=== To do ===
Copy the data word for word, keeping every line.

===== Provided data

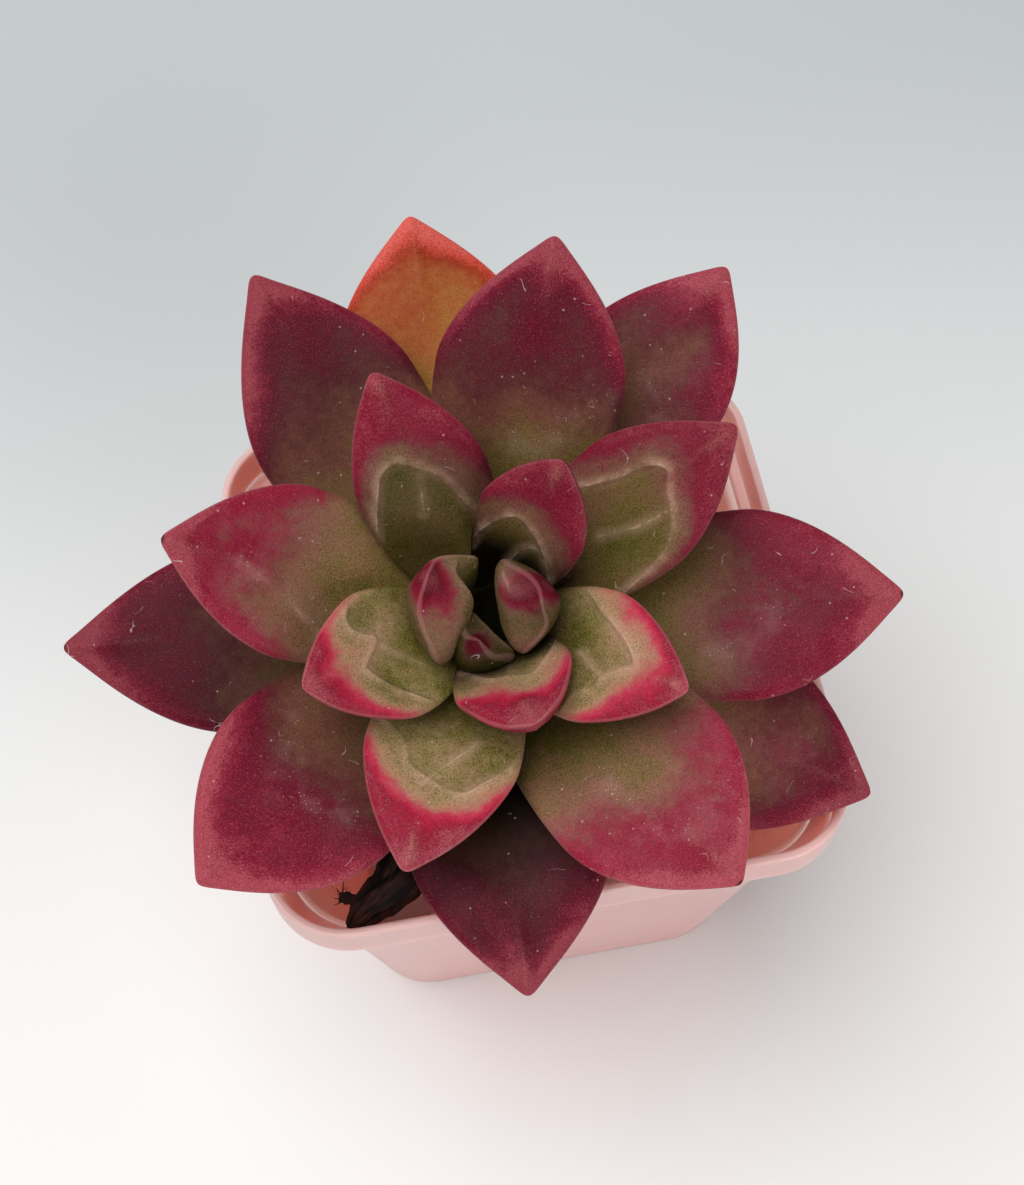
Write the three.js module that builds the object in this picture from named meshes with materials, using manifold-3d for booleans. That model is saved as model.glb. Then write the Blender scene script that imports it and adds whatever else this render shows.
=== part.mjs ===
// Potted echeveria: an open rosette of fleshy leaves on a bare woody stem, laid over an empty square pot.
// Millimetres, +Z up, +Y towards the back. The origin is the centre of the pot's foot.

import * as THREE from 'three';
import { mergeVertices } from 'three/addons/utils/BufferGeometryUtils.js';
import Module from 'manifold-3d';

const wasm = await Module();
wasm.setup();

// Space kept between two pieces that rest against each other. The heart's leaves are cupped so deeply
// that their room is grown by more.
const GAP = 0.3;
const HEART_GAP = 0.5;

// The pot, a thin moulded square tub with a plain collar round its mouth.
const POT_HEIGHT = 70;
const RIM_SIDE = 85;
const RIM_CORNER = 12.4;
const COLLAR_HEIGHT = 7.5;
const COLLAR_STEP = 2.8;
const FOOT_SIDE = 65;
const FOOT_CORNER = 11.6;
const POT_WALL = 1.3;
const POT_FLOOR = 1.6;
const EDGE_ROUND = 0.45;
const CORNER_SEGMENTS = 7;
const DRAIN_RADIUS = 3.5;
const DRAIN_OFFSET = 14;
const DRAIN_SIDES = 12;

// The rosette's heart, where the leaves part, and the lean of its axis towards the viewer.
const HEART = new THREE.Vector3(-6.2, -7.4, 92);
const LEAN = 20;
const LEAN_TOWARDS = -100;

// The spiral: each leaf is set a golden angle on from the last and a little lower on the crown.
const FIRST_TURN = 250;
const GOLDEN_TURN = 137.5;
const CROWN_RADIUS = 4.5;
const CROWN_HEIGHT = 14;
const CROWN_FOOT = 5;
const CROWN_TOP = 3;
const ROOT_DEPTH = 1.5;
const YOUNG_ROOT_DEPTH = 6.5;

// How the blades change from the heart outwards: the bend along a blade falls to a floor, the cupping
// and the base's share of the width fall with each leaf, and a wide blade is thicker.
const HEART_LEAVES = 3;
const YOUNG_BOW = 60;
const BOW_FALL = 8;
const OLD_BOW = 20;
const HEART_CUP = 0.5;
const YOUNG_CUP = 0.32;
const CUP_FALL = 0.011;
const YOUNG_BASE = 0.62;
const BASE_FALL = 0.02;
const OLD_BASE = 0.42;
const THINNEST_BLADE = 4.6;
const THICKER_PER_WIDTH = 0.07;

// A blade's section. The base is half as thick as the rest, up to a station. The upper face is a power
// curve that grows into a low roof at the tip, and the back is a power curve blended with a keel.
const BASE_THICKNESS = 0.5;
const FULL_STATION = 0.45;
const TIP_TAPER = 0.7;
const HEART_FULLNESS = 3;
const FULLNESS = 5;
const FACE_SHARE = 0.42;
const FACE_POWER = 2.8;
const FLAT_FROM = 0.6;
const FLAT_TO = 0.95;
const BACK_POWER = 2.5;
const BACK_ROUND = 0.6;
const KEEL_BASE = 0.15;
const KEEL_GROWTH = 0.55;

// Leaves from the youngest, at the heart, to the oldest, underneath.
// Each row: turn off the spiral's rule in degrees, length, width, rise of the blade in degrees,
// station of its widest point, power of the tip's curve, sideways sweep of the tip and twist in degrees.
const LEAVES = [
  [-3, 9.5, 9.6, 88, 0.45, 1.6, 0.8, -27],
  [-27, 12, 13, 74, 0.5, 1.8, -2.1, 2],
  [4, 15, 14.9, 81, 0.5, 1.8, -3.3, -20],
  [-19, 21, 16.5, 51, 0.5, 1.8, 0, 0],
  [-31, 25, 15.5, 50, 0.55, 1.8, 0, 0],
  [-20, 28, 18.5, 42, 0.5, 1.8, 0, 0],
  [-29, 31, 18.5, 38, 0.5, 1.8, 0, 0],
  [-26.5, 35, 18.5, 37, 0.52, 1.8, 0, 0],
  [-25, 37, 21, 32, 0.5, 1.8, 0, 0],
  [-23, 41, 20, 29, 0.57, 1.8, 0, 0],
  [-25, 44, 23.5, 33, 0.58, 1.8, 0, 0],
  [-20, 49, 27, 25, 0.6, 2, 0, 0],
  [-31, 50, 26.5, 22, 0.62, 1.8, 0, 0],
  [-22, 51, 28, 24, 0.6, 2, 0, 0],
  [-23, 54, 26.5, 16, 0.61, 1.9, 0, 0],
  [-34, 55, 26.5, 9, 0.58, 1.8, -4, 0],
  [-23, 48.5, 28.5, 12.3, 0.58, 1.7, 0, 0],
  [-20, 57, 24.5, 9, 0.64, 2, -2, 0],
  [-31, 56, 27, 4, 0.58, 1.8, 0, 0],
  [-17, 55, 27, 6, 0.62, 1.9, 0, 0],
  [-29, 58, 30, 2, 0.6, 2.1, 0, 0],
];
const LEAF_STATIONS = 12;
const LEAF_SIDES = 16;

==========

=== Full output ===
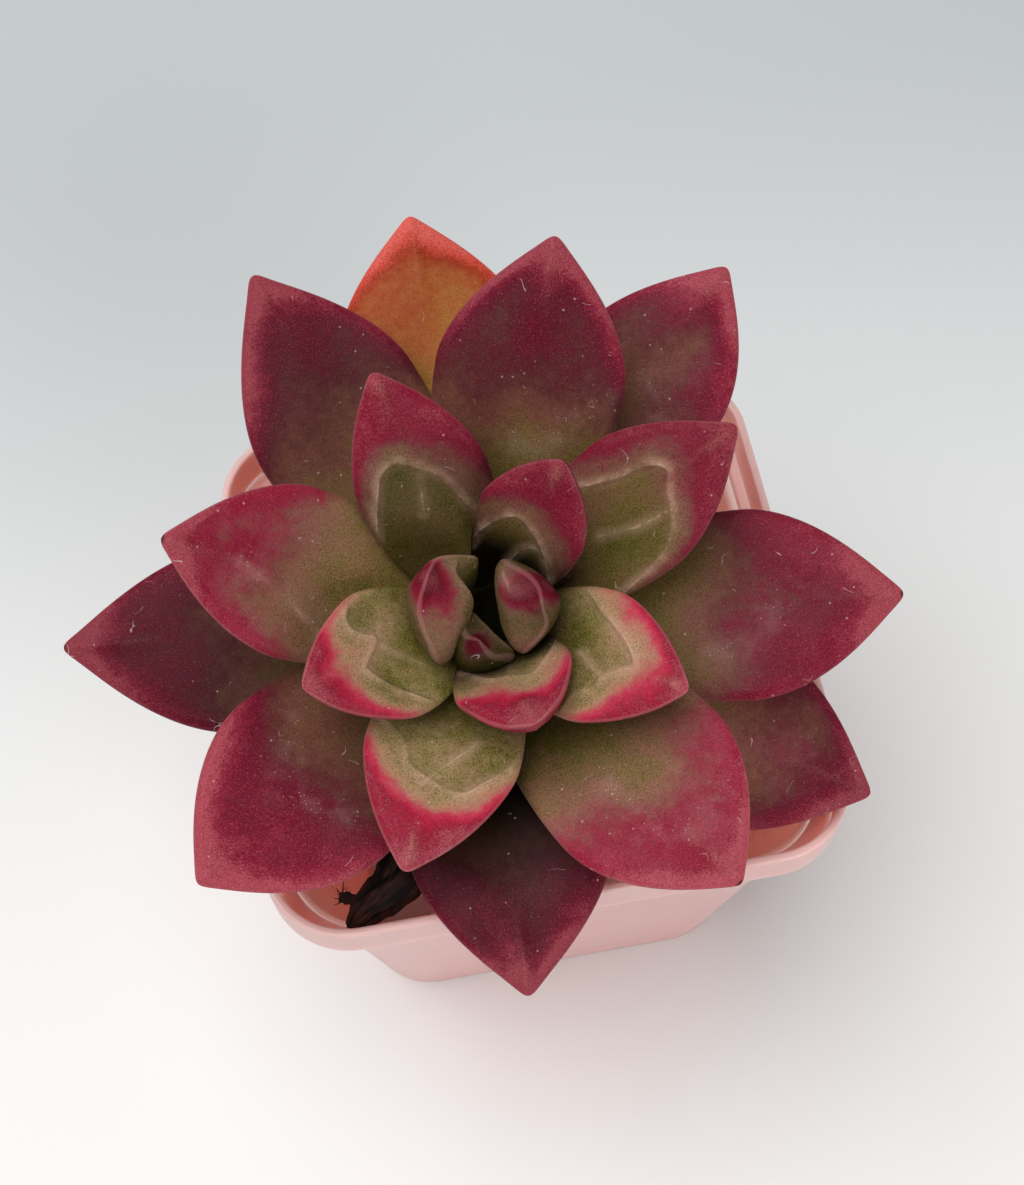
Write the three.js module that builds the object in this picture from named meshes with materials, using manifold-3d for booleans. That model is saved as model.glb. Then write the Blender scene script that imports it and adds whatever else this render shows.
=== part.mjs ===
// Potted echeveria: an open rosette of fleshy leaves on a bare woody stem, laid over an empty square pot.
// Millimetres, +Z up, +Y towards the back. The origin is the centre of the pot's foot.

import * as THREE from 'three';
import { mergeVertices } from 'three/addons/utils/BufferGeometryUtils.js';
import Module from 'manifold-3d';

const wasm = await Module();
wasm.setup();

// Space kept between two pieces that rest against each other. The heart's leaves are cupped so deeply
// that their room is grown by more.
const GAP = 0.3;
const HEART_GAP = 0.5;

// The pot, a thin moulded square tub with a plain collar round its mouth.
const POT_HEIGHT = 70;
const RIM_SIDE = 85;
const RIM_CORNER = 12.4;
const COLLAR_HEIGHT = 7.5;
const COLLAR_STEP = 2.8;
const FOOT_SIDE = 65;
const FOOT_CORNER = 11.6;
const POT_WALL = 1.3;
const POT_FLOOR = 1.6;
const EDGE_ROUND = 0.45;
const CORNER_SEGMENTS = 7;
const DRAIN_RADIUS = 3.5;
const DRAIN_OFFSET = 14;
const DRAIN_SIDES = 12;

// The rosette's heart, where the leaves part, and the lean of its axis towards the viewer.
const HEART = new THREE.Vector3(-6.2, -7.4, 92);
const LEAN = 20;
const LEAN_TOWARDS = -100;

// The spiral: each leaf is set a golden angle on from the last and a little lower on the crown.
const FIRST_TURN = 250;
const GOLDEN_TURN = 137.5;
const CROWN_RADIUS = 4.5;
const CROWN_HEIGHT = 14;
const CROWN_FOOT = 5;
const CROWN_TOP = 3;
const ROOT_DEPTH = 1.5;
const YOUNG_ROOT_DEPTH = 6.5;

// How the blades change from the heart outwards: the bend along a blade falls to a floor, the cupping
// and the base's share of the width fall with each leaf, and a wide blade is thicker.
const HEART_LEAVES = 3;
const YOUNG_BOW = 60;
const BOW_FALL = 8;
const OLD_BOW = 20;
const HEART_CUP = 0.5;
const YOUNG_CUP = 0.32;
const CUP_FALL = 0.011;
const YOUNG_BASE = 0.62;
const BASE_FALL = 0.02;
const OLD_BASE = 0.42;
const THINNEST_BLADE = 4.6;
const THICKER_PER_WIDTH = 0.07;

// A blade's section. The base is half as thick as the rest, up to a station. The upper face is a power
// curve that grows into a low roof at the tip, and the back is a power curve blended with a keel.
const BASE_THICKNESS = 0.5;
const FULL_STATION = 0.45;
const TIP_TAPER = 0.7;
const HEART_FULLNESS = 3;
const FULLNESS = 5;
const FACE_SHARE = 0.42;
const FACE_POWER = 2.8;
const FLAT_FROM = 0.6;
const FLAT_TO = 0.95;
const BACK_POWER = 2.5;
const BACK_ROUND = 0.6;
const KEEL_BASE = 0.15;
const KEEL_GROWTH = 0.55;

// Leaves from the youngest, at the heart, to the oldest, underneath.
// Each row: turn off the spiral's rule in degrees, length, width, rise of the blade in degrees,
// station of its widest point, power of the tip's curve, sideways sweep of the tip and twist in degrees.
const LEAVES = [
  [-3, 9.5, 9.6, 88, 0.45, 1.6, 0.8, -27],
  [-27, 12, 13, 74, 0.5, 1.8, -2.1, 2],
  [4, 15, 14.9, 81, 0.5, 1.8, -3.3, -20],
  [-19, 21, 16.5, 51, 0.5, 1.8, 0, 0],
  [-31, 25, 15.5, 50, 0.55, 1.8, 0, 0],
  [-20, 28, 18.5, 42, 0.5, 1.8, 0, 0],
  [-29, 31, 18.5, 38, 0.5, 1.8, 0, 0],
  [-26.5, 35, 18.5, 37, 0.52, 1.8, 0, 0],
  [-25, 37, 21, 32, 0.5, 1.8, 0, 0],
  [-23, 41, 20, 29, 0.57, 1.8, 0, 0],
  [-25, 44, 23.5, 33, 0.58, 1.8, 0, 0],
  [-20, 49, 27, 25, 0.6, 2, 0, 0],
  [-31, 50, 26.5, 22, 0.62, 1.8, 0, 0],
  [-22, 51, 28, 24, 0.6, 2, 0, 0],
  [-23, 54, 26.5, 16, 0.61, 1.9, 0, 0],
  [-34, 55, 26.5, 9, 0.58, 1.8, -4, 0],
  [-23, 48.5, 28.5, 12.3, 0.58, 1.7, 0, 0],
  [-20, 57, 24.5, 9, 0.64, 2, -2, 0],
  [-31, 56, 27, 4, 0.58, 1.8, 0, 0],
  [-17, 55, 27, 6, 0.62, 1.9, 0, 0],
  [-29, 58, 30, 2, 0.6, 2.1, 0, 0],
];
const LEAF_STATIONS = 12;
const LEAF_SIDES = 16;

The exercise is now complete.